» **EXERCISE OBJECTIVE**:
Your task is to copy the material exactly.

» **GIVEN INFORMATION**:
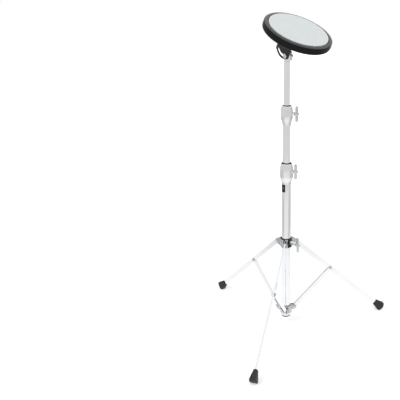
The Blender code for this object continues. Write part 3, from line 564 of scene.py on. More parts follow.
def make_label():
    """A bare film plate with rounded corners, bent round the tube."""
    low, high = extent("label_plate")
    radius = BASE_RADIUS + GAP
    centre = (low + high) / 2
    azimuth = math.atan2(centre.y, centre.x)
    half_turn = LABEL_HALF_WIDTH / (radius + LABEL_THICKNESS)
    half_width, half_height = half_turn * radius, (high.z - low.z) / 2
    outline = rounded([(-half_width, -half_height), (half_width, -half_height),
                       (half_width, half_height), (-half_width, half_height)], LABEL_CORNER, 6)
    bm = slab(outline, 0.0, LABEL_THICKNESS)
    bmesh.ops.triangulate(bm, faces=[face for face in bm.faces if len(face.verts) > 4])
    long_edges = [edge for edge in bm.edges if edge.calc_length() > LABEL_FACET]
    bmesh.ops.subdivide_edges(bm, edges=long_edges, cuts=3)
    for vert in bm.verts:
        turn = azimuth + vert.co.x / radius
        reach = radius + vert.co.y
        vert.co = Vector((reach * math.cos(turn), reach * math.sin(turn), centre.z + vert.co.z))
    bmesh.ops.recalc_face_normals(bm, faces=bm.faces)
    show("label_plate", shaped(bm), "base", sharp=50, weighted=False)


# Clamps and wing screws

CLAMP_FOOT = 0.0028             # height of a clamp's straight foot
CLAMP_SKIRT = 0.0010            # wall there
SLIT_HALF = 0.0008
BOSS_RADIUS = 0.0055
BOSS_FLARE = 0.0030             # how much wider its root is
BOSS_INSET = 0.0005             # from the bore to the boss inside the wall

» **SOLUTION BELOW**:
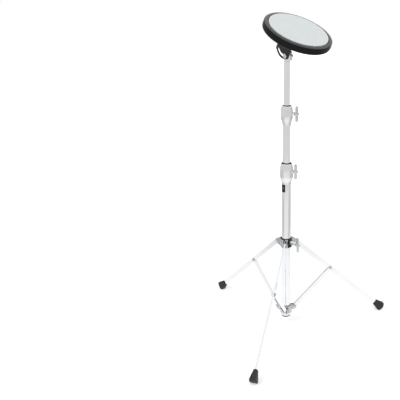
The Blender code for this object continues. Write part 3, from line 564 of scene.py on. More parts follow.
def make_label():
    """A bare film plate with rounded corners, bent round the tube."""
    low, high = extent("label_plate")
    radius = BASE_RADIUS + GAP
    centre = (low + high) / 2
    azimuth = math.atan2(centre.y, centre.x)
    half_turn = LABEL_HALF_WIDTH / (radius + LABEL_THICKNESS)
    half_width, half_height = half_turn * radius, (high.z - low.z) / 2
    outline = rounded([(-half_width, -half_height), (half_width, -half_height),
                       (half_width, half_height), (-half_width, half_height)], LABEL_CORNER, 6)
    bm = slab(outline, 0.0, LABEL_THICKNESS)
    bmesh.ops.triangulate(bm, faces=[face for face in bm.faces if len(face.verts) > 4])
    long_edges = [edge for edge in bm.edges if edge.calc_length() > LABEL_FACET]
    bmesh.ops.subdivide_edges(bm, edges=long_edges, cuts=3)
    for vert in bm.verts:
        turn = azimuth + vert.co.x / radius
        reach = radius + vert.co.y
        vert.co = Vector((reach * math.cos(turn), reach * math.sin(turn), centre.z + vert.co.z))
    bmesh.ops.recalc_face_normals(bm, faces=bm.faces)
    show("label_plate", shaped(bm), "base", sharp=50, weighted=False)


# Clamps and wing screws

CLAMP_FOOT = 0.0028             # height of a clamp's straight foot
CLAMP_SKIRT = 0.0010            # wall there
SLIT_HALF = 0.0008
BOSS_RADIUS = 0.0055
BOSS_FLARE = 0.0030             # how much wider its root is
BOSS_INSET = 0.0005             # from the bore to the boss inside the wall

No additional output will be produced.